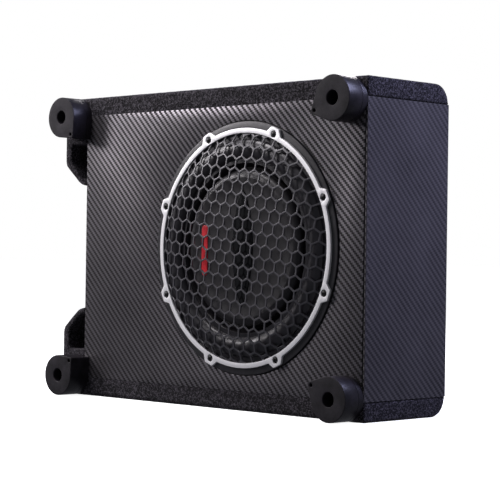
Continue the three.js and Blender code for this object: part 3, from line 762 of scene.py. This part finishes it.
grille_coat = start_material("steel_grille_powder_coat")
orange_peel = grain(grille_coat, 0.8, detail=3.0)
finish_material(
    grille_coat,
    base_color=two_colours(grille_coat, orange_peel, "#444347", "#57565b", 0.3, 0.7),
    roughness=0.4,
    metallic=0.1,
    normal=bump(grille_coat, orange_peel, 0.03),
)
grille = piece_of(hex_sheet(), grille_coat, stands_for=["grille_mesh"])
sheet = grille.modifiers.new("sheet", "SOLIDIFY")
sheet.thickness = GRILLE_SHEET
sheet.offset = 0
rounding = grille.modifiers.new("rounding", "BEVEL")
rounding.width = 0.2 * MM
rounding.segments = 1
rounding.limit_method = "ANGLE"


def apply_modifiers(piece):
    """Turns a piece's modifiers into its mesh, shaded smooth."""
    material = piece.data.materials[0]
    seen = piece.evaluated_get(bpy.context.evaluated_depsgraph_get())
    made = bpy.data.meshes.new_from_object(seen)
    made.name = piece.data.name
    piece.modifiers.clear()
    piece.data = made
    if not made.materials:
        made.materials.append(material)
    smooth(made, 75)


apply_modifiers(grille)

# ---- Cone and surround ---------------------------------------------------------------------------
# A butyl rubber half-roll joins the basket to a moulded polypropylene cone. A wide cap of the same satin
# plastic closes it, with a gloss black inlay down its middle and a small red enamel bar.
surround_rubber = start_material("butyl_rubber_satin")
bloom = grain(surround_rubber, 18, detail=4.0)
finish_material(
    surround_rubber,
    base_color=two_colours(surround_rubber, bloom, "#1f1e22", "#2b292e", 0.3, 0.7),
    roughness=0.33,
    normal=bump(surround_rubber, grain(surround_rubber, 0.7), 0.02),
)
cone_plastic = start_material("polypropylene_satin")
flow = grain(cone_plastic, 25, detail=3.0)
finish_material(
    cone_plastic,
    base_color=two_colours(cone_plastic, flow, "#1d1b1e", "#252326", 0.3, 0.7),
    roughness=0.4,
    normal=bump(cone_plastic, grain(cone_plastic, 0.6), 0.03),
)

surround_low, surround_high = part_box("surround")
lip = FACE - 0.9 * MM
roll_middle, roll_half, roll_rise = 104.5 * MM, 10.3 * MM, 6.0 * MM
roll = [
    (roll_middle + roll_half * math.cos(t), lip - roll_rise * math.sin(t))
    for t in np.linspace(0, math.pi, 17)
]
front_line = [(119.2 * MM, lip), (116 * MM, lip), *roll, (93 * MM, lip), (89.6 * MM, lip)]
thickness = 1.2 * MM
back_line = [(r, w + thickness) for r, w in front_line[::-1]]
roll_mesh = turned_mesh("rubber_surround", front_line + back_line, "y", driver, 160)
surround = piece_of(roll_mesh, surround_rubber, stands_for=["surround"])


def blend_by_radius(piece, still, moving):
    """Takes a ring off its body and bakes its place into its mesh; it works out how far each point would
    follow the cone, still at one radius and fully at the other, but moves nothing.
    """
    piece.parent = None
    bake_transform(piece)
    spots = np.array([v.co for v in piece.data.vertices], float)
    radius = np.hypot(spots[:, 0] - DRIVER_X, spots[:, 2] - DRIVER_Z)
    share = np.clip((still - radius) / (still - moving), 0, 1)
    share = share * share * (3 - 2 * share)


blend_by_radius(surround, 115 * MM, 94 * MM)

rim = lip + 1.5 * MM
cone_front = [(95 * MM, rim), (90 * MM, rim), (86.8 * MM, FACE + 9 * MM), (81.5 * MM, FACE + 10.5 * MM)]
cone_front += [(52 * MM, FACE + 25 * MM), (26 * MM, FACE + 37.6 * MM)]
cone_front = softened(cone_front, 3 * MM, 5, closed=False)
cone_back = [(r, w + 1.3 * MM) for r, w in cone_front[::-1]]
cone_mesh = turned_mesh("moulded_cone", cone_front + cone_back, "y", driver, 128)
piece_of(cone_mesh, cone_plastic, "cone_assembly", ["cone"])

skirt = FACE + 8.6 * MM
cap_outline = [(0, FACE - 1.9 * MM), (60 * MM, FACE - 2.2 * MM), (74.5 * MM, FACE - 3.6 * MM)]
cap_outline += [(79.5 * MM, FACE - 2.6 * MM), (82.9 * MM, FACE + 1.4 * MM), (82.4 * MM, skirt)]
cap_outline += [(81.2 * MM, skirt), (80.8 * MM, FACE - 0.6 * MM), (60 * MM, FACE - 0.5 * MM)]
cap_outline += [(0, FACE - 0.4 * MM)]
cap_outline = softened(cap_outline, [0, 8 * MM, 0.7 * MM, 4 * MM, 2.4 * MM, 0, 0, 2 * MM, 4 * MM, 0], 6)
cap_mesh = turned_mesh("wide_dust_cap", cap_outline, "y", driver, 160, closed=False)
piece_of(cap_mesh, cone_plastic, "cone_assembly", ["dust_cap"])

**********

→ **Set problem**
Quote the data above in full, changing nothing.

→ **Correct output**
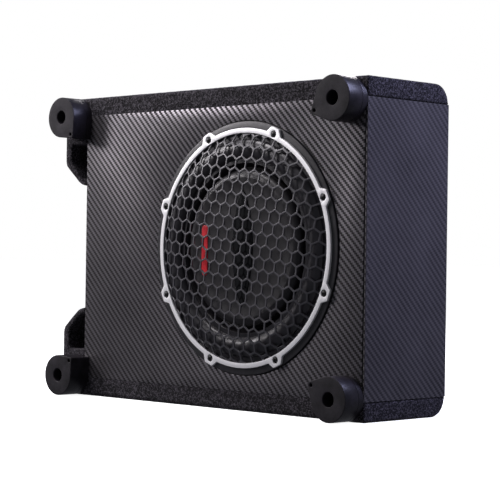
Continue the three.js and Blender code for this object: part 3, from line 762 of scene.py. This part finishes it.
grille_coat = start_material("steel_grille_powder_coat")
orange_peel = grain(grille_coat, 0.8, detail=3.0)
finish_material(
    grille_coat,
    base_color=two_colours(grille_coat, orange_peel, "#444347", "#57565b", 0.3, 0.7),
    roughness=0.4,
    metallic=0.1,
    normal=bump(grille_coat, orange_peel, 0.03),
)
grille = piece_of(hex_sheet(), grille_coat, stands_for=["grille_mesh"])
sheet = grille.modifiers.new("sheet", "SOLIDIFY")
sheet.thickness = GRILLE_SHEET
sheet.offset = 0
rounding = grille.modifiers.new("rounding", "BEVEL")
rounding.width = 0.2 * MM
rounding.segments = 1
rounding.limit_method = "ANGLE"


def apply_modifiers(piece):
    """Turns a piece's modifiers into its mesh, shaded smooth."""
    material = piece.data.materials[0]
    seen = piece.evaluated_get(bpy.context.evaluated_depsgraph_get())
    made = bpy.data.meshes.new_from_object(seen)
    made.name = piece.data.name
    piece.modifiers.clear()
    piece.data = made
    if not made.materials:
        made.materials.append(material)
    smooth(made, 75)


apply_modifiers(grille)

# ---- Cone and surround ---------------------------------------------------------------------------
# A butyl rubber half-roll joins the basket to a moulded polypropylene cone. A wide cap of the same satin
# plastic closes it, with a gloss black inlay down its middle and a small red enamel bar.
surround_rubber = start_material("butyl_rubber_satin")
bloom = grain(surround_rubber, 18, detail=4.0)
finish_material(
    surround_rubber,
    base_color=two_colours(surround_rubber, bloom, "#1f1e22", "#2b292e", 0.3, 0.7),
    roughness=0.33,
    normal=bump(surround_rubber, grain(surround_rubber, 0.7), 0.02),
)
cone_plastic = start_material("polypropylene_satin")
flow = grain(cone_plastic, 25, detail=3.0)
finish_material(
    cone_plastic,
    base_color=two_colours(cone_plastic, flow, "#1d1b1e", "#252326", 0.3, 0.7),
    roughness=0.4,
    normal=bump(cone_plastic, grain(cone_plastic, 0.6), 0.03),
)

surround_low, surround_high = part_box("surround")
lip = FACE - 0.9 * MM
roll_middle, roll_half, roll_rise = 104.5 * MM, 10.3 * MM, 6.0 * MM
roll = [
    (roll_middle + roll_half * math.cos(t), lip - roll_rise * math.sin(t))
    for t in np.linspace(0, math.pi, 17)
]
front_line = [(119.2 * MM, lip), (116 * MM, lip), *roll, (93 * MM, lip), (89.6 * MM, lip)]
thickness = 1.2 * MM
back_line = [(r, w + thickness) for r, w in front_line[::-1]]
roll_mesh = turned_mesh("rubber_surround", front_line + back_line, "y", driver, 160)
surround = piece_of(roll_mesh, surround_rubber, stands_for=["surround"])


def blend_by_radius(piece, still, moving):
    """Takes a ring off its body and bakes its place into its mesh; it works out how far each point would
    follow the cone, still at one radius and fully at the other, but moves nothing.
    """
    piece.parent = None
    bake_transform(piece)
    spots = np.array([v.co for v in piece.data.vertices], float)
    radius = np.hypot(spots[:, 0] - DRIVER_X, spots[:, 2] - DRIVER_Z)
    share = np.clip((still - radius) / (still - moving), 0, 1)
    share = share * share * (3 - 2 * share)


blend_by_radius(surround, 115 * MM, 94 * MM)

rim = lip + 1.5 * MM
cone_front = [(95 * MM, rim), (90 * MM, rim), (86.8 * MM, FACE + 9 * MM), (81.5 * MM, FACE + 10.5 * MM)]
cone_front += [(52 * MM, FACE + 25 * MM), (26 * MM, FACE + 37.6 * MM)]
cone_front = softened(cone_front, 3 * MM, 5, closed=False)
cone_back = [(r, w + 1.3 * MM) for r, w in cone_front[::-1]]
cone_mesh = turned_mesh("moulded_cone", cone_front + cone_back, "y", driver, 128)
piece_of(cone_mesh, cone_plastic, "cone_assembly", ["cone"])

skirt = FACE + 8.6 * MM
cap_outline = [(0, FACE - 1.9 * MM), (60 * MM, FACE - 2.2 * MM), (74.5 * MM, FACE - 3.6 * MM)]
cap_outline += [(79.5 * MM, FACE - 2.6 * MM), (82.9 * MM, FACE + 1.4 * MM), (82.4 * MM, skirt)]
cap_outline += [(81.2 * MM, skirt), (80.8 * MM, FACE - 0.6 * MM), (60 * MM, FACE - 0.5 * MM)]
cap_outline += [(0, FACE - 0.4 * MM)]
cap_outline = softened(cap_outline, [0, 8 * MM, 0.7 * MM, 4 * MM, 2.4 * MM, 0, 0, 2 * MM, 4 * MM, 0], 6)
cap_mesh = turned_mesh("wide_dust_cap", cap_outline, "y", driver, 160, closed=False)
piece_of(cap_mesh, cone_plastic, "cone_assembly", ["dust_cap"])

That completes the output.